* **Available data**:
▼

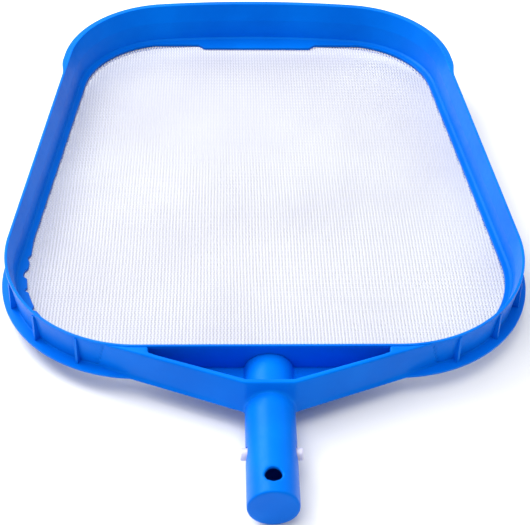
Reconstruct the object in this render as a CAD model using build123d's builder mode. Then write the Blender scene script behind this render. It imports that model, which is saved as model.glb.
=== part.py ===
"""Leaf skimmer net for pools and spas: a shallow framed net on a stub that snaps into a telescopic pole.

Millimetres. +Y points from the pole stub to the leading edge and +Z is up, out of the open tray. The origin
is under the middle of the whole net, level with the lowest point of the stub.
"""
from build123d import *
import os
from math import asin, atan, atan2, cos, degrees, hypot, radians, sin, sqrt, tan

# Driving dimensions
overall_length = 404.0  # closed end of the stub to the lip of the leading edge
stub_radius = 12.5
stub_length = 88.5  # closed end to the cross-bar
stub_bore_radius = 10.0
stub_axis_rise = 1.5  # stub axis above the underside of the frame
hoop_length = 306.0
rear_width = 290.0  # outside the foot of the wall, along the cross-bar side
front_width = 222.5  # the same, along the leading edge
rear_corner_radius = 71.0
front_corner_radius = 61.0
front_bow = 3.2
rear_wall_height = 20.0  # underside of the frame to the rim at the cross-bar
front_wall_height = 28.3  # the same at the leading edge
wall_thickness = 2.2
wall_lean = 7.0  # degrees, outwards with height
lip_thickness = 2.0
lip_fade = 16.0  # length over which the lip runs out behind each front corner
flange_width = 6.0
flange_thickness = 1.6
rib_thickness = 1.4
rib_foot = 3.4
rib_top_reach = 3.0
rib_top_drop = 1.2  # below the rim at the rear
rib_corner_angles = (25.0, 47.0, 69.0)  # degrees round each rear corner, from straight back
rib_side_count = 5

# Net and the ring that clamps it
mesh_gap = 0.8
mesh_thickness = 0.6
mesh_inset = 0.6
ring_width = 3.4
ring_thickness = 1.8
ring_clearance = 0.1
front_ledge = 4.5  # extra width of the ring along the leading edge
tab_length = 72.0
tab_depth = 4.0

# Yoke: distances behind the cross-bar
nose_half_width = 12.5  # at the underside
nose_reach = 29.2
nose_rim_half_width = 12.2
nose_rim_reach = 26.5
arm_top_rise = 22.0  # height the arms are built to, before they are cut off along the rim
arm_sink = 0.2  # how far the ends of the arms are set into the corners
ledge_half_width = 73.0  # where the flange's edge turns along the arm, to narrow towards the nose
ledge_reach = 5.0
arm_thickness = 2.7  # at the rim
nose_block_half_width = 15.0  # the nose as a block of its own, astride the stub
pocket_half_width = 60.0  # beyond this the arm and the cross-bar merge into one web
pocket_floor_thickness = 2.4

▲

Please reproduce each line exactly as written.

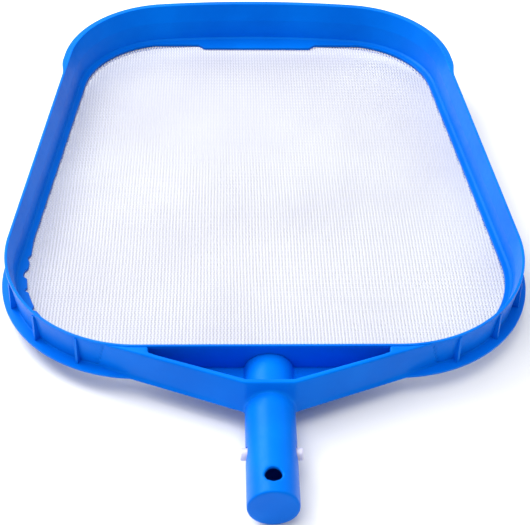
Reconstruct the object in this render as a CAD model using build123d's builder mode. Then write the Blender scene script behind this render. It imports that model, which is saved as model.glb.
=== part.py ===
"""Leaf skimmer net for pools and spas: a shallow framed net on a stub that snaps into a telescopic pole.

Millimetres. +Y points from the pole stub to the leading edge and +Z is up, out of the open tray. The origin
is under the middle of the whole net, level with the lowest point of the stub.
"""
from build123d import *
import os
from math import asin, atan, atan2, cos, degrees, hypot, radians, sin, sqrt, tan

# Driving dimensions
overall_length = 404.0  # closed end of the stub to the lip of the leading edge
stub_radius = 12.5
stub_length = 88.5  # closed end to the cross-bar
stub_bore_radius = 10.0
stub_axis_rise = 1.5  # stub axis above the underside of the frame
hoop_length = 306.0
rear_width = 290.0  # outside the foot of the wall, along the cross-bar side
front_width = 222.5  # the same, along the leading edge
rear_corner_radius = 71.0
front_corner_radius = 61.0
front_bow = 3.2
rear_wall_height = 20.0  # underside of the frame to the rim at the cross-bar
front_wall_height = 28.3  # the same at the leading edge
wall_thickness = 2.2
wall_lean = 7.0  # degrees, outwards with height
lip_thickness = 2.0
lip_fade = 16.0  # length over which the lip runs out behind each front corner
flange_width = 6.0
flange_thickness = 1.6
rib_thickness = 1.4
rib_foot = 3.4
rib_top_reach = 3.0
rib_top_drop = 1.2  # below the rim at the rear
rib_corner_angles = (25.0, 47.0, 69.0)  # degrees round each rear corner, from straight back
rib_side_count = 5

# Net and the ring that clamps it
mesh_gap = 0.8
mesh_thickness = 0.6
mesh_inset = 0.6
ring_width = 3.4
ring_thickness = 1.8
ring_clearance = 0.1
front_ledge = 4.5  # extra width of the ring along the leading edge
tab_length = 72.0
tab_depth = 4.0

# Yoke: distances behind the cross-bar
nose_half_width = 12.5  # at the underside
nose_reach = 29.2
nose_rim_half_width = 12.2
nose_rim_reach = 26.5
arm_top_rise = 22.0  # height the arms are built to, before they are cut off along the rim
arm_sink = 0.2  # how far the ends of the arms are set into the corners
ledge_half_width = 73.0  # where the flange's edge turns along the arm, to narrow towards the nose
ledge_reach = 5.0
arm_thickness = 2.7  # at the rim
nose_block_half_width = 15.0  # the nose as a block of its own, astride the stub
pocket_half_width = 60.0  # beyond this the arm and the cross-bar merge into one web
pocket_floor_thickness = 2.4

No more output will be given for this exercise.